Attendu qu'étant ainsi né monégasque, cet ascendant autorise C. B., née d'une mère monégasque, à prétendre au bénéfice des dispositions du chiffre 3° à l'article 1 de la loi n° 1155 du 18 décembre 1992 ; qu'il convient dès lors de faire droit à sa demande principale ;

Attendu toutefois qu'il ne saurait être ordonné la transcription sollicitée sur le fondement de l'article 14 de la loi n° 1155, pour les motifs précédemment énoncés ;

Attendu que les dépens de la présente instance, qui profite à la demanderesse, doivent être laissés à sa charge ;

Dispositif🔗

PAR CES MOTIFS,

Le Tribunal,

Statuant publiquement après débats en Chambre du conseil, Dit que C., D., F. A., née à Monaco le 5 février 1994, est monégasque d'origine en vertu de l'article 1 du chiffre 3° de la loi n° 1155 du 18 décembre 1992 ;

Composition🔗

MM. Marmino V. prés., Serdet, prem. Subst. av. gén. ; Mes Pastor, av. déf., Licari, av.

Note🔗

Il ressort des énonciations du jugement que l'ascendant de la branche maternelle, selon son acte de décès, était né à Roquebrune aux environs de 1759 et y était décédé le 15 février 1821.

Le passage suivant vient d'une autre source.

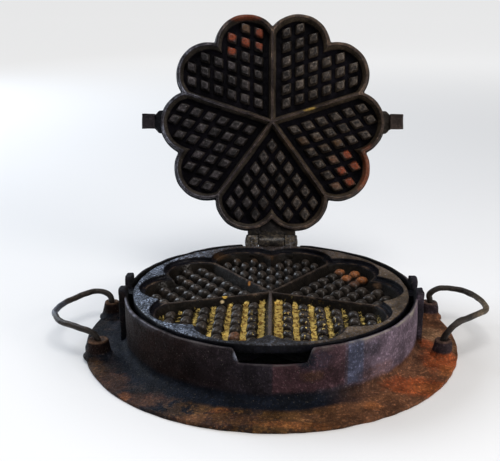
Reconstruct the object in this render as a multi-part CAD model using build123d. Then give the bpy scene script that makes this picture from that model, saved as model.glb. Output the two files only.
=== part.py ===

Or, ainsi que le rappellent les motifs :

Le Traité de Rome du 14 septembre 1641 conclu entre la France et Monaco avait officialisé et garanti la Souveraineté de la Principauté, tant pour le territoire de Monaco que pour ceux de Menton et Roquebrune ; après l'annexion de la Principauté à la France au cours de la période révolutionnaire, le premier Traité de Paris (1814) avait remis la Principauté dans sa structure du 1er janvier 1792 et le second Traité de Paris (1815) avait confirmé la restauration de la Souveraineté des Princes de Monaco sur les communes de Menton et Roquebrune ; les événements ayant affecté ces communes en 1843 ont trouvé leur aboutissement dans le traité conclu le 2 février 1861 les plaçant sous souveraineté française :

Il s'ensuit que, durant les périodes considérées (1759 - 1792 et 1814 - 1821) les territoires de Menton et Roquebrune doivent être assimilés à celui de Monaco, en particulier en matière de nationalité comme le laissent implicitement entendre les dispositions de l'article 7 du traité précité du 2 février 1861.